The Single Difference Between Hillary Clinton's Nevada Win In 2016 Vs. 2008 Could Spell Big Trouble For Her Campaign
It's still too early to know for sure exactly how many Latino voters caucused in Nevada on Saturday and how they voted. But exit polls from the Silver State suggest that Bernie Sanders may have outperformed Hillary Clinton among Latino voters, something that would underscore the downfall of her former stronghold on the minority vote. Though exit polls certainly aren't perfect, the results that show Clinton losing the Latino vote would make some sense in light of the most recent polls.
According to NBC News, Latino voters comprise about 17 percent of Nevada's electorate. Clinton enjoyed a solid lead among Hispanic voters in January, but the weeks leading up to Saturday's caucuses saw that lead deteriorate rapidly, according to polls conducted by NBC News and Survey Monkey. She was 20 points ahead of Sanders with this demographic up until the last week of January; in the first week of February, that was down to about 10 points. Finally, in the second week of February, polling saw that lead shrink to a measly 3 points.
Clinton's possible loss among Hispanic voters in Nevada in 2016 is even more noteworthy when put in context of her performance in 2008. The Pew Hispanic Center found that, nationally, Clinton won the Hispanic vote two-to-one against then-Sen. Barack Obama. She got 64 percent of Latino votes in Nevada in 2008, according to exit polls analyzed by Pew, to Obama's 26 percent. Pew reported that, in 16 of the 19 states with exit poll data in 2008, there was a significant increase in Hispanic voter turnout that year.

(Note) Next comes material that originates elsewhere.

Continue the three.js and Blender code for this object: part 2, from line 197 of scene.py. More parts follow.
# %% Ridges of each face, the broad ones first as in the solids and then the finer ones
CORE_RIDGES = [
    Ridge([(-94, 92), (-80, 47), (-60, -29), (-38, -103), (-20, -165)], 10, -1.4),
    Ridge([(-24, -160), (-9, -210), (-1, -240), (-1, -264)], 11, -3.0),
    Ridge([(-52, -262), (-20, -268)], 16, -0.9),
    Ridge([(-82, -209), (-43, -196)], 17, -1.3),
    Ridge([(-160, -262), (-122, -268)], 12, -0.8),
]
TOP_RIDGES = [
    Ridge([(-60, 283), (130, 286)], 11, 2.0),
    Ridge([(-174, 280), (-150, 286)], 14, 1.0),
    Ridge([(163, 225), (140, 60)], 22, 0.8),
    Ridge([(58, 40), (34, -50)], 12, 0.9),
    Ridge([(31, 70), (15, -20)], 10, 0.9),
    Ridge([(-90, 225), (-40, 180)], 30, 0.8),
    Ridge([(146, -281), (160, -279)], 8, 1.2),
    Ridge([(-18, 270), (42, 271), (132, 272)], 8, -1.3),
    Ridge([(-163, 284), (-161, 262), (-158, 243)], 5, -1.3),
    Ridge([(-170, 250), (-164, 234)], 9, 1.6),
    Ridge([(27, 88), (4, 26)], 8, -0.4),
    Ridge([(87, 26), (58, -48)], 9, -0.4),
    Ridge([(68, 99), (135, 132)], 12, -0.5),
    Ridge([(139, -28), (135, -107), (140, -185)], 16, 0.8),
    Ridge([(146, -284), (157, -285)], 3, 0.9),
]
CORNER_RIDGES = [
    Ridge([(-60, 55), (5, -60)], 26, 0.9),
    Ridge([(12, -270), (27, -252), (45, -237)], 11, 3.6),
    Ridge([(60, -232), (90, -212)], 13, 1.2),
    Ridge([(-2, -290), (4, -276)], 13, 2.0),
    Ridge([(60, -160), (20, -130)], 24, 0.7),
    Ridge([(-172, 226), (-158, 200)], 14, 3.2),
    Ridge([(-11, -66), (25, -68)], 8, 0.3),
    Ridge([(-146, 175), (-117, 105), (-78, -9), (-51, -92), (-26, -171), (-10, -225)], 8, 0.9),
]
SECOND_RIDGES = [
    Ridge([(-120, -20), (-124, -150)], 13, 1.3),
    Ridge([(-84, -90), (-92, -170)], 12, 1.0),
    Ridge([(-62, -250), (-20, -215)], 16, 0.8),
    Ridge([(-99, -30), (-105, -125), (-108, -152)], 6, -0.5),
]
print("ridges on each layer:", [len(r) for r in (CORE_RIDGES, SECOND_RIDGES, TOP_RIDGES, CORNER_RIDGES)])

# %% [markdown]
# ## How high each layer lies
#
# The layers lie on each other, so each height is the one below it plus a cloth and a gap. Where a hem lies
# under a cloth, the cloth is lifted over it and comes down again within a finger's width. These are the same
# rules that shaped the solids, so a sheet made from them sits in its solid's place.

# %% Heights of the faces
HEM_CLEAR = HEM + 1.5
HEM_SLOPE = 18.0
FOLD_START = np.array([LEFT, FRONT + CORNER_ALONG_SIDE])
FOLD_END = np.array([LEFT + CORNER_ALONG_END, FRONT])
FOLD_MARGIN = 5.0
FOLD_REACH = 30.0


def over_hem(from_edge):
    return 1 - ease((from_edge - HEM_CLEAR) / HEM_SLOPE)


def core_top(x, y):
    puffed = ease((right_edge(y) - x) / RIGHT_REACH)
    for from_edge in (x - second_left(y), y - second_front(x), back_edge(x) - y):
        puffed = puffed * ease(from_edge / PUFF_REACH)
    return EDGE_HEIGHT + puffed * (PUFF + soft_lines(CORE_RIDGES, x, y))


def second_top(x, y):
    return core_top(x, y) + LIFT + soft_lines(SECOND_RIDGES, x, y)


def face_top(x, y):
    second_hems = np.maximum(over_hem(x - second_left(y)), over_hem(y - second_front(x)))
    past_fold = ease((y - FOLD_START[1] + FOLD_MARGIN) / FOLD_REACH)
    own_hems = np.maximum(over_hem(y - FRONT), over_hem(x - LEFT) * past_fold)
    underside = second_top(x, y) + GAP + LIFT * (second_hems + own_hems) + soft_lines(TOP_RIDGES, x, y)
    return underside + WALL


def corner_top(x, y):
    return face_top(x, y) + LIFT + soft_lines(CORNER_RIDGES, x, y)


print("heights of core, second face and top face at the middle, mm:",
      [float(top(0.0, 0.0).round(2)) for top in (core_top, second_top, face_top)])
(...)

Why were Latinos so excited about Clinton? Clearly, she had greater name recognition than Obama — as she has over Sanders — but there's more to it, reported BuzzFeed's Adrian Carrasquillo. He explained that Clinton has a well-established network of prominent Latino activists and leaders in her corner. Some of those relationships go back as far as 1972, when she worked with union leader Frank Garcia to increase Latino voter registration in Texas during George McGovern's presidential campaign. The network advantage, combined with her strong showing among Hispanic voters in 2008, was plenty of reason for Clinton's campaign to expect Latinos to help her clinch the Democratic nomination in 2016. Saturday's results may temper, if not dash, that expectation.
We should note that exit polls aren't really designed to give the most accurate information concerning voting behavior broken down by race, and they have been wrong in the past, reported Vox's Dara Lind. A New York Times analysis did find that Clinton outperformed Sanders in areas with high Hispanic populations, which would suggest that the exit poll results that show him in the lead among Latinos may have been a bit off — but probably not much, since the Times analysis showed Clinton with only a very slight lead over Sanders in highly Hispanic areas, barely more than she had over him in areas with fewer Hispanics.
Clinton's lack of a strong showing among Latino voters in Nevada may not bode well for her campaign's "Southern firewall" strategy, which put a lot of weight on the minority vote going into Super Tuesday. However, Clinton still has the vast majority of the African American vote; whether Sanders sees a rapid rise in his numbers among African American voters as he did with Latinos is something to keep a close eye on going forward.